◆ Instructions for the task ◆
Report every line from the material that contains the word "bodies".

BEGIN

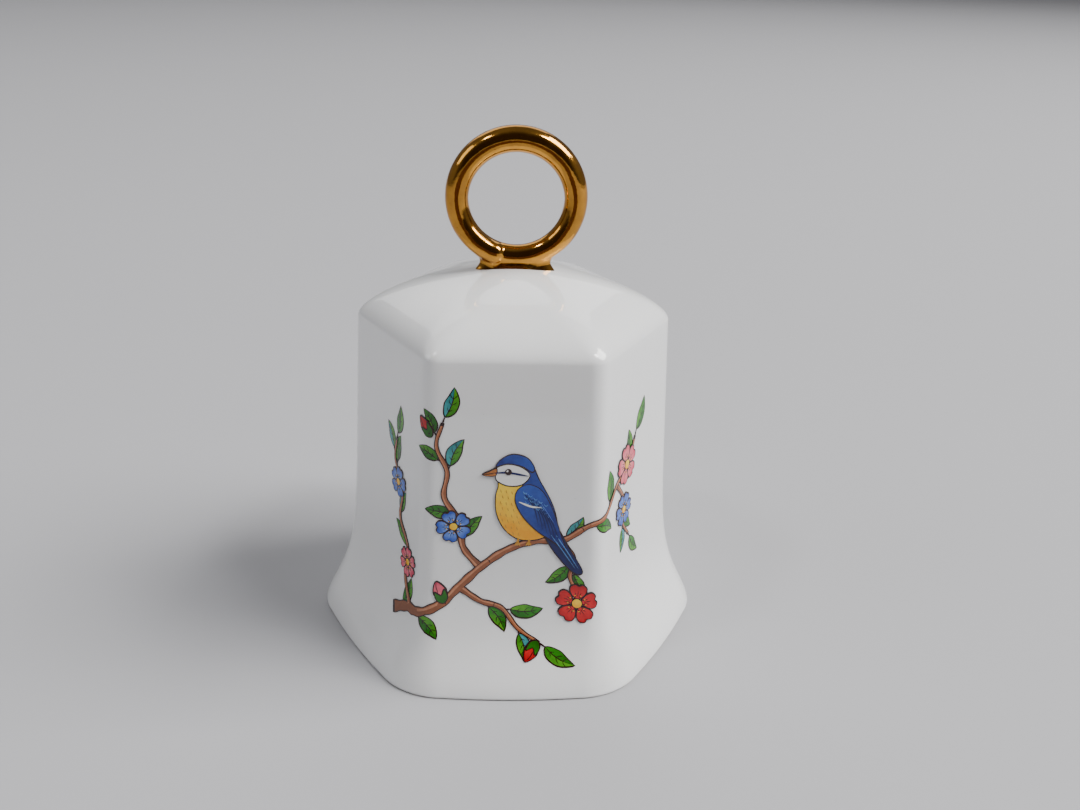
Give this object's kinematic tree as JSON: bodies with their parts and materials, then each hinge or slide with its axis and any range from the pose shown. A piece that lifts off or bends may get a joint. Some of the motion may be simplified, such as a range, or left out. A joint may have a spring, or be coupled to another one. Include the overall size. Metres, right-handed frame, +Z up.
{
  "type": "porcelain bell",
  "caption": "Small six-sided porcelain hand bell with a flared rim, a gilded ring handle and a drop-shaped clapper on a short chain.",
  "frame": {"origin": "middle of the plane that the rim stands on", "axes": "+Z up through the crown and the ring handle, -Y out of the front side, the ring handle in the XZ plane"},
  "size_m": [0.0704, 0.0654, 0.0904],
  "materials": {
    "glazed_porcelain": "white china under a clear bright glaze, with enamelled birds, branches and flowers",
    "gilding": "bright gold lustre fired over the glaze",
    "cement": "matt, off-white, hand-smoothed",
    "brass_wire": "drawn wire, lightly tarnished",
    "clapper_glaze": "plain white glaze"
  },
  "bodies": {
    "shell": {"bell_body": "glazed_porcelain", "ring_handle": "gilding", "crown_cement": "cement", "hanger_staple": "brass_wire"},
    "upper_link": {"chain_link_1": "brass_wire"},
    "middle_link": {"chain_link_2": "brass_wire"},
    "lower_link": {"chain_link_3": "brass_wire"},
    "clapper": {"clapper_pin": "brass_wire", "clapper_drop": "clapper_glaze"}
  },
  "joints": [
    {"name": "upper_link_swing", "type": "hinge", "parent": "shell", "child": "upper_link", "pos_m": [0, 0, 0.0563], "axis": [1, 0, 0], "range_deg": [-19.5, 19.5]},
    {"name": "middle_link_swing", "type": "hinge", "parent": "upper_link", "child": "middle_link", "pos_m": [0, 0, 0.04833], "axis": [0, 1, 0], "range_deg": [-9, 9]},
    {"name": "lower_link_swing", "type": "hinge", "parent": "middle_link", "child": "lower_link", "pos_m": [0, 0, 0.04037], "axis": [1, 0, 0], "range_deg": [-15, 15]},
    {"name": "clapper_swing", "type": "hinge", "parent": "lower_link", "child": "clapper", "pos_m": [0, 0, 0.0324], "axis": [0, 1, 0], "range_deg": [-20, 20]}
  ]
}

END

◆ Written solution ◆
Give this object's kinematic tree as JSON: bodies with their parts and materials, then each hinge or slide with its axis and any range from the pose shown. A piece that lifts off or bends may get a joint. Some of the motion may be simplified, such as a range, or left out. A joint may have a spring, or be coupled to another one. Include the overall size. Metres, right-handed frame, +Z up.
  "bodies": {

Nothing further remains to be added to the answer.